**SUPPLIED DATA:**
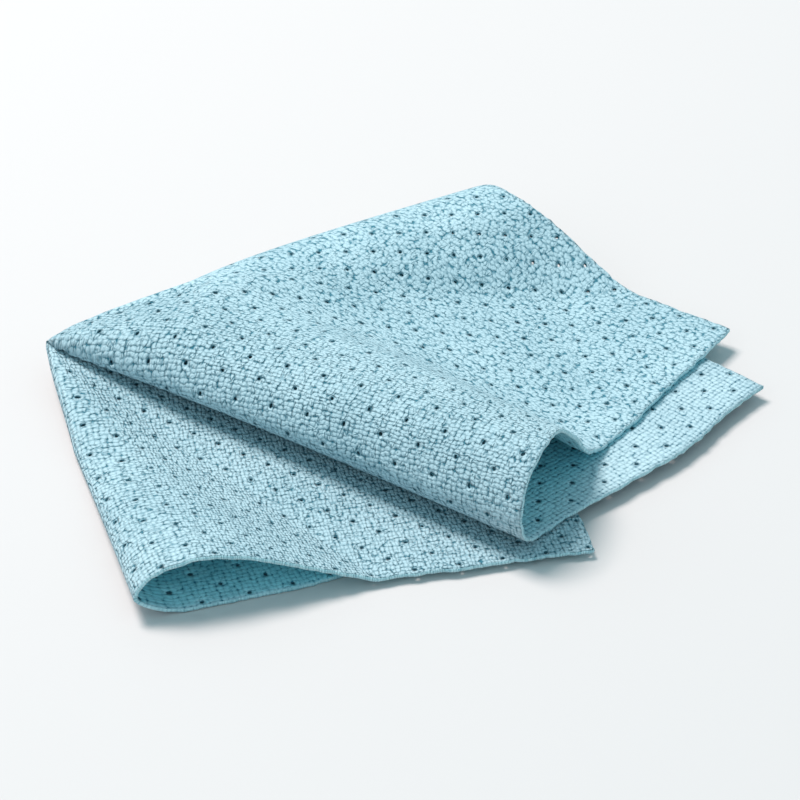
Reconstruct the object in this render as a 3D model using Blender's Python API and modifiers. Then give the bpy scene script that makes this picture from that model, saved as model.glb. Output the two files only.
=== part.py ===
"""Perforated cleaning cloth, folded in quarters, as one thin solid in metres with +Z up.

The flat cloth is a grid in polar terms about the point where its folds meet.
Each row of FOLDS follows one line of the folded shape outwards from that point:
where it runs on the cloth, where it runs in plan, and how high it stands.
"""
import math

import bmesh
import bpy

CM = 0.01
THICKNESS = 0.0014
CELLS_ALONG, CELLS_ACROSS = 55, 51
ROLL_SIDE, LOOP_SIDE, HALF_WIDTH = 22.2, 16.2, 18.3
CENTRE_X, CENTRE_Y, CENTRE_HEIGHT = -14.1, 2.4, 1.4
TIP_SHIFT, TIP_REACH = -0.35, 4.0
TIP_POWER = 0.7
FLOOR = 0.07
RADII = (6.0, 13.0, 22.0)

# cloth angle and plan azimuth of each fold, degrees
INNER, ROLL, OUTER = (-71.5, 28.5), (0.0, -33.0), (75.0, 31.0)

# fold, offset on the cloth, offset in plan, height (each near, middle, rim, in cm), reach
FOLDS = (
    (INNER, (-1.6, -2.2, -2.2), (-2.6, -2.2, -2.2), (0.48, 0.31, 0.30), 1.0),
    (INNER, (-0.7, -1.0, -1.0), (-2.2, -1.1, -1.1), (0.50, 0.33, 0.32), 1.0),
    (INNER, (0.0, 0.0, 0.0), (-2.0, -0.5, -0.5), (0.95, 0.76, 0.75), 1.0),
    (INNER, (0.7, 1.0, 1.0), (-2.2, -1.1, -1.1), (1.40, 1.15, 1.10), 1.0),
    (INNER, (1.6, 2.2, 2.2), (-2.6, -2.2, -2.2), (1.20, 0.86, 0.80), 1.0),
    (INNER, (2.4, 3.4, 3.4), (-2.9, -3.4, -3.4), (1.05, 0.65, 0.56), 1.0),
    (ROLL, (-2.6, -4.4, -5.4), (1.2, 1.5, 1.0), (1.05, 0.68, 0.57), 1.0),
    (ROLL, (-2.0, -3.3, -4.2), (0.1, 0.1, -0.4), (1.2, 1.0, 0.95), 1.01),
    (ROLL, (-1.25, -2.35, -3.15), (-0.3, -0.55, -1.0), (1.8, 1.85, 1.95), 1.02),
    (ROLL, (-0.4, -0.9, -1.5), (0.15, 0.1, -0.35), (2.9, 3.25, 3.5), 1.02),
    (ROLL, (0.6, 0.75, 0.1), (1.05, 1.55, 1.05), (3.6, 3.85, 4.25), 1.02),
    (ROLL, (1.4, 2.7, 1.75), (1.8, 3.2, 2.5), (3.7, 3.8, 4.0), 1.01),
    (ROLL, (2.0, 4.2, 3.35), (2.4, 4.45, 3.75), (3.6, 3.3, 3.0), 1.01),
    (ROLL, (2.5, 5.6, 5.4), (2.9, 5.5, 5.15), (3.5, 2.7, 1.5), 1.0),
    (ROLL, (2.9, 6.8, 7.9), (3.2, 6.4, 7.1), (3.5, 2.5, 0.80), 0.985),
    (OUTER, (-3.4, -6.8, -11.0), (-2.1, -4.6, -7.5), (3.3, 2.75, 0.90), 0.97),
    (OUTER, (-3.0, -5.4, -8.0), (-1.9, -3.5, -4.9), (3.35, 3.2, 2.6), 0.98),
    (OUTER, (-2.6, -4.2, -6.0), (-1.6, -2.4, -3.3), (3.4, 3.4, 3.4), 0.99),
    (OUTER, (-2.1, -3.4, -4.4), (-1.0, -1.4, -1.7), (3.0, 3.35, 3.5), 1.0),
    (OUTER, (-1.4, -2.4, -3.0), (-0.2, -0.1, -0.3), (2.3, 2.75, 2.8), 1.0),
    (OUTER, (-0.7, -1.2, -1.5), (0.2, 0.5, 0.5), (1.2, 1.35, 1.3), 1.0),
    (OUTER, (0.0, 0.0, 0.0), (0.1, 0.1, 0.2), (0.25, 0.12, FLOOR), 1.0),
)

# cloth angle, plan azimuth (near, middle, rim), height (near, middle, rim), reach
FACES = (
    (-148.5, (-47.5, -47.5, -47.5), (0.48, 0.32, 0.30), 1.03),
    (-135.0, (-34.0, -34.0, -34.0), (0.48, 0.31, 0.30), 1.02),
    (-105.0, (-4.6, -4.6, -4.6), (0.48, 0.31, 0.30), 1.0),
    (-38.0, (-5.4, -5.4, -5.4), (1.0, 0.65, 0.55), 1.0),
    (-30.0, (-15.0, -14.2, -13.8), (1.03, 0.66, 0.56), 1.02),
    (95.0, (12.0, 12.0, 12.0), (0.09, FLOOR, FLOOR), 1.0),
    (120.0, (-15.0, -15.0, -15.0), (FLOOR, FLOOR, FLOOR), 0.98),
    (133.0, (-29.5, -29.5, -29.5), (FLOOR, FLOOR, FLOOR), 0.955),
    (165.0, (-58.5, -58.0, -58.0), (FLOOR, FLOOR, FLOOR), 1.05),
    (175.5, (-71.5, -69.5, -68.5), (0.09, 0.09, 0.09), 1.055),
    (180.0, (-77.5, -75.2, -74.6), (0.4, 0.8, 1.3), 1.055),
    (185.5, (-73.5, -71.3, -70.3), (0.8, 1.65, 2.8), 1.055),
    (189.0, (-69.0, -67.0, -66.0), (0.85, 1.8, 3.05), 1.055),
    (194.5, (-61.5, -61.5, -61.5), (0.75, 1.6, 2.65), 1.055),
    (204.0, (-53.5, -53.5, -53.5), (0.60, 0.85, 1.35), 1.045),
    (211.5, (-47.5, -47.5, -47.5), (0.48, 0.32, 0.30), 1.03),
)


def guide_lines():
    """Every guide line as (cloth angles, plan azimuths, heights, reaches), in order round the centre."""
    lines = []
    for angle, azimuths, heights, reach in FACES:
        lines.append(((angle,) * 3, azimuths, heights, (reach,) * 3))
    for (angle, azimuth), cloth, plan, heights, reach in FOLDS:
        angles, azimuths = [], []
        for radius, offset, shift in zip(RADII, cloth, plan):
            along = math.sqrt(radius**2 - offset**2)
            angles.append(angle + math.degrees(math.asin(offset / radius)))
            azimuths.append(azimuth + math.degrees(math.atan2(shift, along)))
        lines.append((tuple(angles), tuple(azimuths), heights, (reach,) * 3))
    return sorted(lines, key=lambda line: line[0][1])


def weights(radius):
    """Share of the near, middle and rim columns at a radius, quadratic in 1 / radius."""
    q = 1.0 / radius
    a, b, c = (1.0 / known for known in RADII)
    near = (q - b) * (q - c) / ((a - b) * (a - c))
    middle = (q - a) * (q - c) / ((b - a) * (b - c))
    return near, middle, 1.0 - near - middle


def blend(columns, shares):
    """Weighted sum of three columns."""
    return sum(value * share for value, share in zip(columns, shares))


def tangents(xs, ys):
    """Slopes that keep a curve through the points monotone between them."""
    steps = [b - a for a, b in zip(xs, xs[1:])]
    rises = [(b - a) / step for a, b, step in zip(ys, ys[1:], steps)]
    slopes = [rises[0]]
    for i in range(1, len(xs) - 1):
        before, after = rises[i - 1], rises[i]
        if before * after <= 0.0:
            slopes.append(0.0)
            continue
        first = 2 * steps[i] + steps[i - 1]
        second = steps[i] + 2 * steps[i - 1]
        slopes.append((first + second) / (first / before + second / after))
    return slopes + [rises[-1]]


def curve(xs, ys, x):
    """Value at x of the smooth curve through the points."""
    slopes = tangents(xs, ys)
    i = max(j for j in range(len(xs) - 1) if j == 0 or xs[j] <= x)
    step = xs[i + 1] - xs[i]
    u = (x - xs[i]) / step
    start = (2 * u**3 - 3 * u**2 + 1) * ys[i] + (u**3 - 2 * u**2 + u) * step * slopes[i]
    return start + (3 * u**2 - 2 * u**3) * ys[i + 1] + (u**3 - u**2) * step * slopes[i + 1]


def folded(lines, s, t):
    """Place of the cloth point (s, t) in the folded shape, in cm."""
    radius = math.hypot(s, t)
    tip = TIP_SHIFT * math.exp(-((radius / TIP_REACH) ** 2))
    if radius < 1e-6:
        return CENTRE_X + tip, CENTRE_Y, CENTRE_HEIGHT
    angle = math.degrees(math.atan2(t, s))
    if angle < FACES[0][0]:
        angle += 360.0
    bounded = max(radius, RADII[0])
    wide = weights(bounded)
    high = weights(min(bounded, RADII[2]))
    angles = [blend(line[0], wide) for line in lines]
    azimuth = math.radians(curve(angles, [blend(line[1], wide) for line in lines], angle))
    height = curve(angles, [blend(line[2], high) for line in lines], angle)
    reach = radius * curve(angles, [line[3][0] for line in lines], angle)
    if radius < RADII[0]:
        height = CENTRE_HEIGHT + (height - CENTRE_HEIGHT) * (radius / RADII[0]) ** TIP_POWER
    return CENTRE_X + tip + reach * math.cos(azimuth), CENTRE_Y + reach * math.sin(azimuth), height


def cloth_mesh():
    """Grid of the flat cloth carried into the folded shape and centred over its own box."""
    lines = guide_lines()
    mesh = bmesh.new()
    bmesh.ops.create_grid(mesh, x_segments=CELLS_ALONG, y_segments=CELLS_ACROSS, size=1.0)
    for vert in mesh.verts:
        s = (ROLL_SIDE - LOOP_SIDE + vert.co.x * (ROLL_SIDE + LOOP_SIDE)) / 2
        vert.co = [CM * value for value in folded(lines, s, vert.co.y * HALF_WIDTH)]
    xs = [vert.co.x for vert in mesh.verts]
    ys = [vert.co.y for vert in mesh.verts]
    middle = ((min(xs) + max(xs)) / 2, (min(ys) + max(ys)) / 2, 0.0)
    bmesh.ops.translate(mesh, verts=mesh.verts, vec=[-value for value in middle])
    return mesh


def cloth_material():
    """Pale aqua coated fabric."""
    material = bpy.data.materials.new("aqua_fabric")
    material.use_nodes = True
    shader = material.node_tree.nodes["Principled BSDF"]
    shader.inputs["Base Color"].default_value = (0.36, 0.62, 0.68, 1.0)
    shader.inputs["Roughness"].default_value = 0.85
    return material


def main():
    """Build the cloth as one thickened sheet."""
    for old in list(bpy.data.objects):
        bpy.data.objects.remove(old, do_unlink=True)
    mesh = cloth_mesh()
    data = bpy.data.meshes.new("cloth")
    mesh.to_mesh(data)
    mesh.free()
    data.materials.append(cloth_material())
    group = bpy.data.collections.new("cleaning_cloth")
    bpy.context.scene.collection.children.link(group)
    cloth = bpy.data.objects.new("cloth", data)
    group.objects.link(cloth)
    sheet = cloth.modifiers.new("thickness", "SOLIDIFY")
    sheet.thickness = THICKNESS
    sheet.offset = 0.0
    sheet.use_even_offset = False


main()
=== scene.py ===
"""Perforated aqua cleaning cloth, folded in quarters, on a pale floor.

The cloth is a flat grid with its rows of holes, carried into the folded shape and thickened.
"""
from __future__ import annotations

import logging
import math
import random
from dataclasses import dataclass
from enum import Enum, IntEnum

import bmesh
import bpy
import numpy as np
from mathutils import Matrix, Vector, noise

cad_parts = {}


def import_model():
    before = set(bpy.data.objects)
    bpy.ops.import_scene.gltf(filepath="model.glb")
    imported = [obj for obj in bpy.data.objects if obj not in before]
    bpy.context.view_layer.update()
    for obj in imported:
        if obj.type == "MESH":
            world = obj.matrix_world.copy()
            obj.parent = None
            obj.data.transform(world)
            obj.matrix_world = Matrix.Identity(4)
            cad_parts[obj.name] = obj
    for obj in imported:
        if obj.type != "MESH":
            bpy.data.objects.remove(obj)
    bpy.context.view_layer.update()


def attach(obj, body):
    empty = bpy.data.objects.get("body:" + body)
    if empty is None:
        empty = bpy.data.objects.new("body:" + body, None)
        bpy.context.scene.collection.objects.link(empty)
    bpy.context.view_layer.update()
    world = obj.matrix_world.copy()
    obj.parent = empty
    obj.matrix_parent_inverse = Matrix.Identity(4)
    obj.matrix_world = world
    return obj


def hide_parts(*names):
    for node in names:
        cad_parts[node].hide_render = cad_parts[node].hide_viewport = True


LOG = logging.getLogger("folded_cloth")
CM = 0.01
MM_PER_CM = 10.0
MM_PER_M = 1000.0
LEAST_RADIUS = 1e-4
HOLE_CORNERS = 8
Three = tuple[float, float, float]

# where the folds meet, on the cloth's own map, in metres
MAP_CENTRE = 0.5
# mm across the cloth from there: plain before the first, creped after the second
CREPE_EDGE = (-10.0, 60.0)
# size of the cracks' cells along the cloth and across it, in mm
CRACK_CELL = (2.3, 4.6)
# how far noise pushes stitches and cracks out of line, in mm
DRIFT = (1.3, 1.3, 0.0)
# how much the broad noise counts in the colour
BROAD_SHARE = 0.35


class Fold(Enum):
    """Folds of the cloth, each with its angle on the flat cloth and its azimuth in plan, in degrees."""

    INNER = (-71.5, 28.5)
    ROLL = (0.0, -33.0)
    OUTER = (75.0, 31.0)


class Side(IntEnum):
    """Material slots of the cloth."""

    COATED = 0
    KNIT = 1
    CUT_EDGE = 2
    COATED_ROUND_HOLE = 3
    KNIT_ROUND_HOLE = 4
    # slot of the hole walls, which carry painted shade
    HOLE_WALL_SHADE = 5


@dataclass(frozen=True)
class FoldRow:
    """One line of a fold's cross-section, in cm near the tip, midway and at the rim.

    Attributes:
        fold: Fold the line runs beside.
        cloth: Offset from the fold on the flat cloth.
        plan: Offset from the fold in plan.
        height: Height of the line.
        reach: Share of the flat radius that is left in plan.
    """

    fold: Fold
    cloth: Three
    plan: Three
    height: Three
    reach: float

    def line(self, radii: Three) -> tuple[Three, Three, Three, float]:
        """Turn the offsets into angles.

        Args:
            radii: Radii that the three columns stand for.

        Returns:
            Cloth angles, plan azimuths, heights and reach.
        """
        angle, azimuth = self.fold.value
        angles = tuple(angle + math.degrees(math.asin(c / r)) for c, r in zip(self.cloth, radii))
        azimuths = tuple(
            azimuth + math.degrees(math.atan2(p, math.sqrt(r**2 - c**2)))
            for p, c, r in zip(self.plan, self.cloth, radii)
        )
        return angles, azimuths, self.height, self.reach


@dataclass(frozen=True)
class FaceRow:
    """One line on a flat quarter or on the front loop; angles in degrees, heights in cm.

    Attributes:
        angle: Angle on the flat cloth.
        azimuth: Azimuths in plan, near the tip, midway and at the rim.
        height: Heights of the line at the same places.
        reach: Share of the flat radius that is left in plan.
    """

    angle: float
    azimuth: Three
    height: Three
    reach: float

    def line(self, radii: Three) -> tuple[Three, Three, Three, float]:
        """Repeat the cloth angle for each radius.

        Args:
            radii: Radii that the three columns stand for.

        Returns:
            Cloth angles, plan azimuths, heights and reach.
        """
        return (self.angle,) * len(radii), self.azimuth, self.height, self.reach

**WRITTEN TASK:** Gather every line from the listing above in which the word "before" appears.

**REPLY TO THE EXERCISE:**
        before, after = rises[i - 1], rises[i]
        if before * after <= 0.0:
        slopes.append((first + second) / (first / before + second / after))
    before = set(bpy.data.objects)
    imported = [obj for obj in bpy.data.objects if obj not in before]
# mm across the cloth from there: plain before the first, creped after the second